What's extraordinary is that more than a century ago, the plight of Christians in the Middle East in the domains of the former Ottoman Empire constituted the so-called Eastern Question and were considered of burning importance for the faithful. The fact that our supposedly more globally conscious Christians show no such concern for their brethren is indicative of how the faith is dying in the West.

michael said...

This is a very good question. Could the answer to this question have any connection to the answer to another question-why did American want all the Christians out of Hiroshima?

Unknown said...

This has to do with a couple of things primarily. One - it is in the American DNA to be against anything that is perceived to be tyranny and against democracy. American Christians bought into the media's and US gov't lies that the Syrian rebels really were fighting for freedom and democracy. Two -another problem is that there is not enough connection between the western and eastern churches. This is decidedly against anything Jesus asked us when He said for Christians to love one another. 3) Christians in the US are fighting many battles on many fronts - abortion, immorality, in addition to supporting many of the world's ministries via donations. US Christians are flooded with the problems and struggles of every people in every nation. We are asked, often several times a day for donations and support for people all over the world. It gets staggering sometimes. Most Christians here end up focusing on one situation or group. Christian have NO influence in the media and although many Christian reporters, politicians, etc have been crying out about the persecution in the ME to the Christians, they are virtually silenced by the MSM and the stories are never given wide audience. We can and must speak out against the barbarity and clear direction of the Syrian rebels. The US has aided and abetted the atrocities committed against the Syrian people. The Christians are getting stronger and stronger in their outcry.

Therapsid said...

I don't think you can blame the division between the Eastern and Western branches of Christendom for the utter silence of American Christians.

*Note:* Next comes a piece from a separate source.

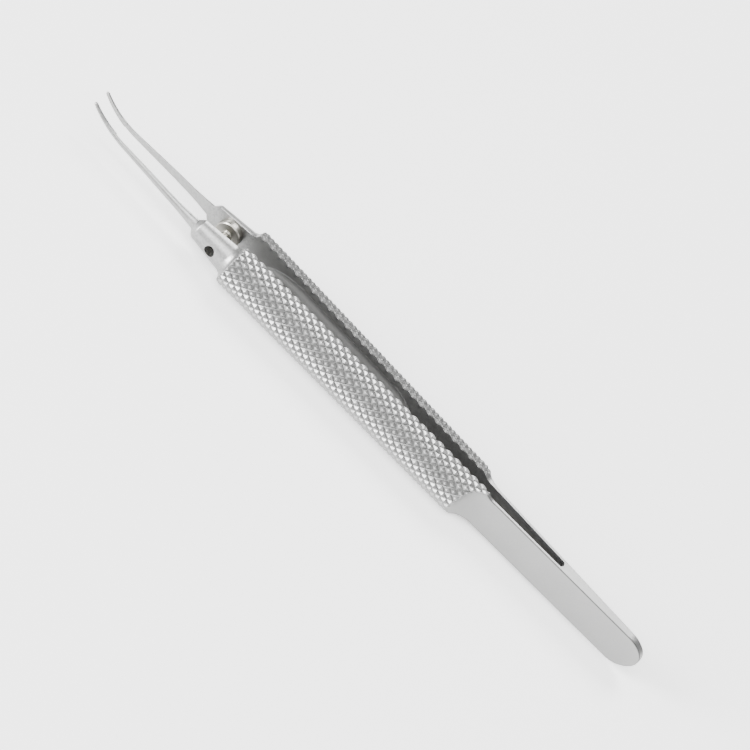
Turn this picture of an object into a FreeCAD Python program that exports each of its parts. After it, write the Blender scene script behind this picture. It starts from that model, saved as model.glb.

In the 19th and early 20th century, the so-called Eastern Question, regarding the state of Christians in the Ottoman Empire, was a burning controversy for people in Europe and the United States. Christians in America back then were publicly concerned with their brethren in the Middle East.

It can't be argued with a straight face that Americans in the 1800's were more connected to events in the Middle East than their descendants today. No, the change is that contemporary Christians in the U.S. and Europe have switched their allegiance from Middle Eastern Christians to Israel, and have indeed forgotten about the former altogether.

Richard said...

Therapsid is 100% right.

Jason said...

To underscore the history of this Convent, in the 6th century Emperor Justinian I encountered an icon of the Most Holy Theotokos there which told him to build the church.

There is also the Chagoura icon, which is reputed to have been written by St. Luke.

Countless miracles have occurred at Saydnaya. May the All Holy Virgin and the Saints' prayers continue to intercede and protect it and those there.